BEGIN Data supplied

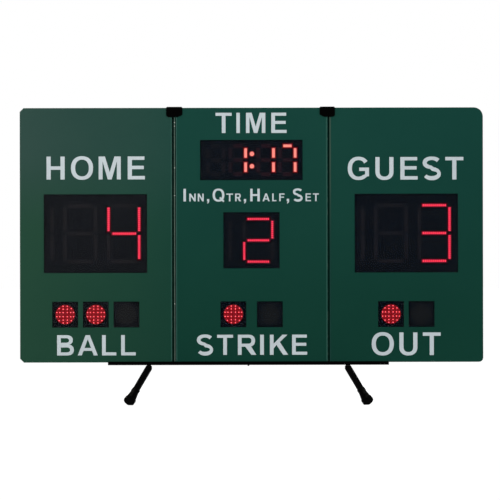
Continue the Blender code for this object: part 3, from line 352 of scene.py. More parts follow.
def shader_groups():
    """The effects that the finishes share: surface grain, settled dust and rub marks."""
    # Fine height for a Bump node, and a slow patchiness for colour and gloss
    tree, given, result = new_tree(
        "surface_grain", "ShaderNodeTree",
        (("Vector", "Vector"), ("Grain Scale", "Float"), ("Patch Scale", "Float")),
        (("Height", "Float"), ("Patches", "Float")))
    slow = noise_node(tree, given["Vector"], given["Patch Scale"], 4.0, 0.55)
    fill(tree, result, {
        "Height": noise_node(tree, given["Vector"], given["Grain Scale"], 2.0, 0.6),
        "Patches": ramp(tree, slow, 0.3, 0.7)})

    # Dust on upward faces, broken up by noise
    tree, given, result = new_tree(
        "settled_dust", "ShaderNodeTree", (("Vector", "Vector"), ("Amount", "Float")),
        (("Dust", "Float"),))
    normal = add_node(tree, "ShaderNodeNewGeometry").outputs["Normal"]
    patches = ramp(tree, noise_node(tree, given["Vector"], 60.0, 5.0, 0.65), 0.35, 0.75)
    broken = math_node(tree, "MULTIPLY", ramp(tree, axes(tree, normal)[2], 0.55, 1.0), patches)
    fill(tree, result, {"Dust": math_node(tree, "MULTIPLY", broken, given["Amount"])})

    # Sparse fine scratches, all leaning one way
    tree, given, result = new_tree(
        "rub_marks", "ShaderNodeTree",
        (("Vector", "Vector"), ("Amount", "Float"), ("Scale", "Float", 30.0)),
        (("Marks", "Float"),))
    stretch = add_node(tree, "ShaderNodeMapping", {
        "Vector": given["Vector"], "Rotation": (0.0, math.radians(24), 0.0),
        "Scale": (9.0, 1.0, 1.0)}).outputs["Vector"]
    thin = ramp(tree, noise_node(tree, stretch, given["Scale"], 2.0), 0.70, 0.76)
    where = ramp(tree, noise_node(tree, given["Vector"], 5.0, 3.0, 0.6), 0.52, 0.66)
    chosen = math_node(tree, "MULTIPLY", thin, where)
    fill(tree, result, {"Marks": math_node(tree, "MULTIPLY", chosen, given["Amount"])})


def place_group(tree, name, vector, **values):
    inputs = {title.replace("_", " "): value for title, value in values.items()}
    return add_node(tree, "ShaderNodeGroup", {"Vector": vector, **inputs},
                    label=name.replace("_", " "), node_tree=bpy.data.node_groups[name]).outputs


def start_material(name, specular, metallic=0.0, ior=1.5):
    """A new material: its tree, its shader's inputs and the place vector."""
    mat = MATERIALS[name] = bpy.data.materials.new(name)
    mat.use_nodes = True
    tree = mat.node_tree
    shader = tree.nodes["Principled BSDF"].inputs
    fill(tree, shader, {"Specular IOR Level": specular, "IOR": ior, "Metallic": metallic})
    return tree, shader, add_node(tree, "ShaderNodeTexCoord").outputs["Object"]


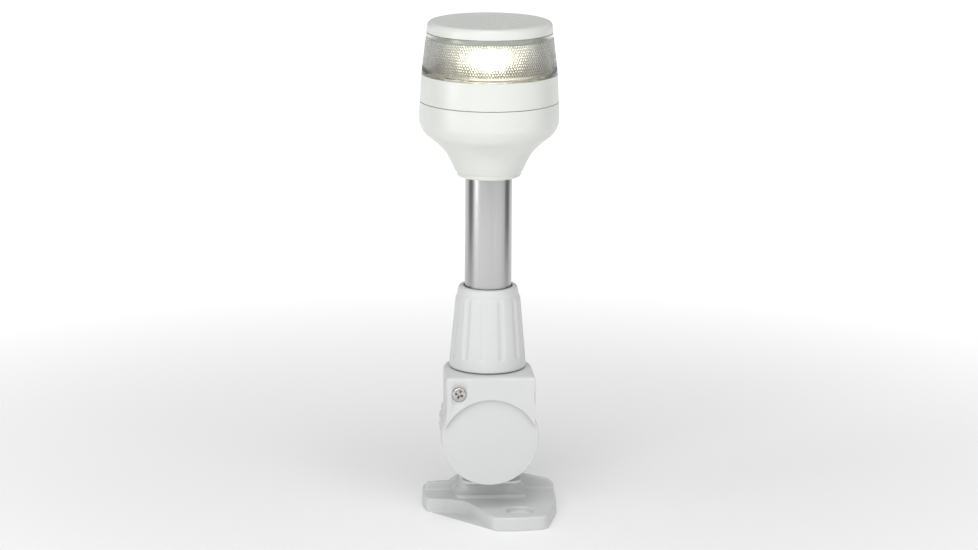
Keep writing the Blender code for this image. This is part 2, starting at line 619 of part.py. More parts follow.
def make_plate_screw(parent, steel):
    spot = {"place": (PLATE_SCREW_X, 0, PLATE_SCREW_HEIGHT), "rotation": TOWARDS_Y}
    seat = HOLDER_FRONT + PLATE_SCREW_SEAT - GAP
    front = seat - PLATE_SCREW_HEAD_HEIGHT
    head = PLATE_SCREW_HEAD_RADIUS
    profile = (
        (0, HOLDER_FRONT + PLATE_SCREW_LENGTH),
        (PLATE_SCREW_RADIUS * 0.4, HOLDER_FRONT + PLATE_SCREW_LENGTH),
        (PLATE_SCREW_RADIUS, HOLDER_FRONT + PLATE_SCREW_LENGTH - 0.002),
        (PLATE_SCREW_RADIUS, seat), (head, seat), (head, seat - 0.0004),
        (head * 0.75, front + 0.0002), (head * 0.4, front), (0, front),
    )
    screw = turned("plate_screw", profile, steps=24, closed=False, **spot)
    long, wide = SCREW_CROSS_HALF
    for number in range(2):
        arm = box(f"cross_{number}", (-long, -0.002, -wide), (long, SCREW_CROSS_DEPTH, wide))
        arm.location = (PLATE_SCREW_X, front, PLATE_SCREW_HEIGHT)
        arm.rotation_euler = (0, SCREW_CROSS_TURN + math.pi / 2 * number, 0)
        cut(screw, arm)
    return finish(screw, parent, steel)


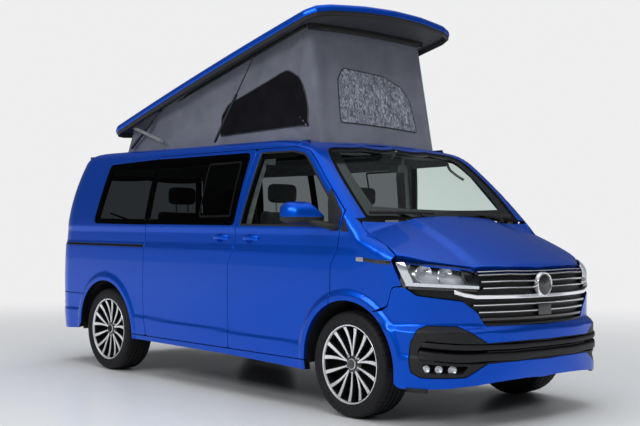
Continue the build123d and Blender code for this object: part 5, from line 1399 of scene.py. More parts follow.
def tail_band(half_width, z0, z1, radius, **settings):
    """A band across the tailgate from z0 to z1, as one panel of a piece."""
    half = [(x, 2.42, z) for x, z in ((0.0, z0), (half_width, z0), (half_width, z1), (0.0, z1))]
    return rounded(TAIL.flat(both_halves(half)), radius), dict(place=TAIL, spacing=0.03, **settings)


panels_piece("number_plate", [
    tail_band(0.265, 0.780, 0.895, 0.008, hem=0.002, depth=0.006, lift=0.005),
    tail_band(0.300, 0.915, 0.955, 0.010, hem=0.006, depth=0.02, lift=0.016, slots=(1, 1, 1)),
], (PLATE, PAINT), "tailgate", "body_paint")
step = [(0.0, 2.43, 0.618), (0.600, 2.42, 0.618), (0.600, 2.43, 0.598), (0.0, 2.44, 0.598)]
step = rounded(BUMPER_RAYS.flat(both_halves(step)), 0.004)
panel_piece("bumper_step", step, (BLACK,), "root", "black_plastic", place=BUMPER_RAYS, spacing=0.03,
            depth=0.02, lift=0.004, level=bumper_level)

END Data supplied

▶ _Stated problem_
Reproduce every entry shown above, precisely as it stands.

▶ _Solution for this task_
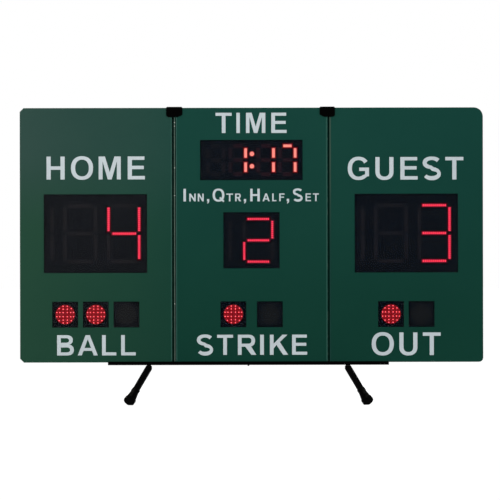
Continue the Blender code for this object: part 3, from line 352 of scene.py. More parts follow.
def shader_groups():
    """The effects that the finishes share: surface grain, settled dust and rub marks."""
    # Fine height for a Bump node, and a slow patchiness for colour and gloss
    tree, given, result = new_tree(
        "surface_grain", "ShaderNodeTree",
        (("Vector", "Vector"), ("Grain Scale", "Float"), ("Patch Scale", "Float")),
        (("Height", "Float"), ("Patches", "Float")))
    slow = noise_node(tree, given["Vector"], given["Patch Scale"], 4.0, 0.55)
    fill(tree, result, {
        "Height": noise_node(tree, given["Vector"], given["Grain Scale"], 2.0, 0.6),
        "Patches": ramp(tree, slow, 0.3, 0.7)})

    # Dust on upward faces, broken up by noise
    tree, given, result = new_tree(
        "settled_dust", "ShaderNodeTree", (("Vector", "Vector"), ("Amount", "Float")),
        (("Dust", "Float"),))
    normal = add_node(tree, "ShaderNodeNewGeometry").outputs["Normal"]
    patches = ramp(tree, noise_node(tree, given["Vector"], 60.0, 5.0, 0.65), 0.35, 0.75)
    broken = math_node(tree, "MULTIPLY", ramp(tree, axes(tree, normal)[2], 0.55, 1.0), patches)
    fill(tree, result, {"Dust": math_node(tree, "MULTIPLY", broken, given["Amount"])})

    # Sparse fine scratches, all leaning one way
    tree, given, result = new_tree(
        "rub_marks", "ShaderNodeTree",
        (("Vector", "Vector"), ("Amount", "Float"), ("Scale", "Float", 30.0)),
        (("Marks", "Float"),))
    stretch = add_node(tree, "ShaderNodeMapping", {
        "Vector": given["Vector"], "Rotation": (0.0, math.radians(24), 0.0),
        "Scale": (9.0, 1.0, 1.0)}).outputs["Vector"]
    thin = ramp(tree, noise_node(tree, stretch, given["Scale"], 2.0), 0.70, 0.76)
    where = ramp(tree, noise_node(tree, given["Vector"], 5.0, 3.0, 0.6), 0.52, 0.66)
    chosen = math_node(tree, "MULTIPLY", thin, where)
    fill(tree, result, {"Marks": math_node(tree, "MULTIPLY", chosen, given["Amount"])})


def place_group(tree, name, vector, **values):
    inputs = {title.replace("_", " "): value for title, value in values.items()}
    return add_node(tree, "ShaderNodeGroup", {"Vector": vector, **inputs},
                    label=name.replace("_", " "), node_tree=bpy.data.node_groups[name]).outputs


def start_material(name, specular, metallic=0.0, ior=1.5):
    """A new material: its tree, its shader's inputs and the place vector."""
    mat = MATERIALS[name] = bpy.data.materials.new(name)
    mat.use_nodes = True
    tree = mat.node_tree
    shader = tree.nodes["Principled BSDF"].inputs
    fill(tree, shader, {"Specular IOR Level": specular, "IOR": ior, "Metallic": metallic})
    return tree, shader, add_node(tree, "ShaderNodeTexCoord").outputs["Object"]


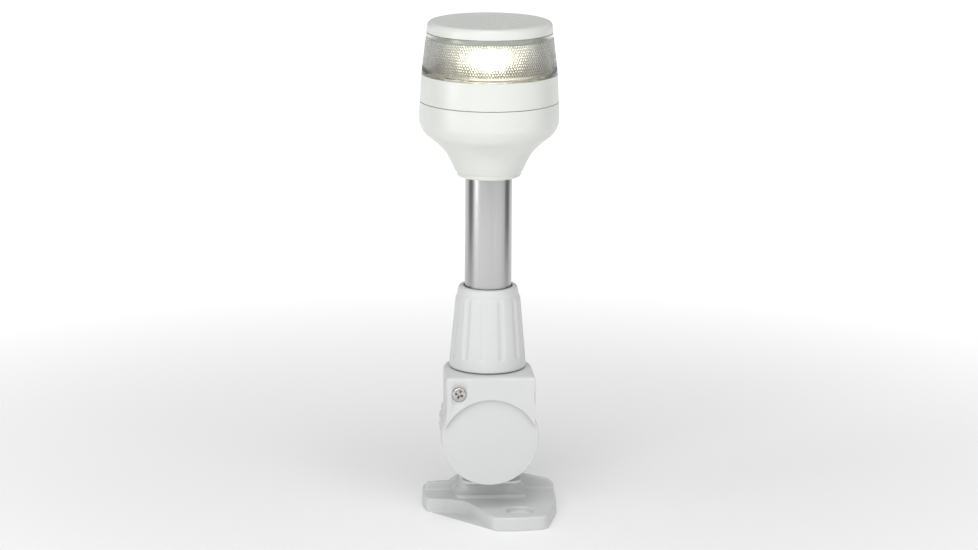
Keep writing the Blender code for this image. This is part 2, starting at line 619 of part.py. More parts follow.
def make_plate_screw(parent, steel):
    spot = {"place": (PLATE_SCREW_X, 0, PLATE_SCREW_HEIGHT), "rotation": TOWARDS_Y}
    seat = HOLDER_FRONT + PLATE_SCREW_SEAT - GAP
    front = seat - PLATE_SCREW_HEAD_HEIGHT
    head = PLATE_SCREW_HEAD_RADIUS
    profile = (
        (0, HOLDER_FRONT + PLATE_SCREW_LENGTH),
        (PLATE_SCREW_RADIUS * 0.4, HOLDER_FRONT + PLATE_SCREW_LENGTH),
        (PLATE_SCREW_RADIUS, HOLDER_FRONT + PLATE_SCREW_LENGTH - 0.002),
        (PLATE_SCREW_RADIUS, seat), (head, seat), (head, seat - 0.0004),
        (head * 0.75, front + 0.0002), (head * 0.4, front), (0, front),
    )
    screw = turned("plate_screw", profile, steps=24, closed=False, **spot)
    long, wide = SCREW_CROSS_HALF
    for number in range(2):
        arm = box(f"cross_{number}", (-long, -0.002, -wide), (long, SCREW_CROSS_DEPTH, wide))
        arm.location = (PLATE_SCREW_X, front, PLATE_SCREW_HEIGHT)
        arm.rotation_euler = (0, SCREW_CROSS_TURN + math.pi / 2 * number, 0)
        cut(screw, arm)
    return finish(screw, parent, steel)


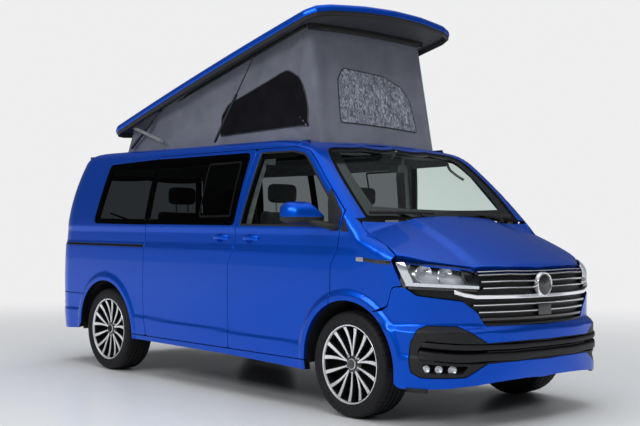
Continue the build123d and Blender code for this object: part 5, from line 1399 of scene.py. More parts follow.
def tail_band(half_width, z0, z1, radius, **settings):
    """A band across the tailgate from z0 to z1, as one panel of a piece."""
    half = [(x, 2.42, z) for x, z in ((0.0, z0), (half_width, z0), (half_width, z1), (0.0, z1))]
    return rounded(TAIL.flat(both_halves(half)), radius), dict(place=TAIL, spacing=0.03, **settings)


panels_piece("number_plate", [
    tail_band(0.265, 0.780, 0.895, 0.008, hem=0.002, depth=0.006, lift=0.005),
    tail_band(0.300, 0.915, 0.955, 0.010, hem=0.006, depth=0.02, lift=0.016, slots=(1, 1, 1)),
], (PLATE, PAINT), "tailgate", "body_paint")
step = [(0.0, 2.43, 0.618), (0.600, 2.42, 0.618), (0.600, 2.43, 0.598), (0.0, 2.44, 0.598)]
step = rounded(BUMPER_RAYS.flat(both_halves(step)), 0.004)
panel_piece("bumper_step", step, (BLACK,), "root", "black_plastic", place=BUMPER_RAYS, spacing=0.03,
            depth=0.02, lift=0.004, level=bumper_level)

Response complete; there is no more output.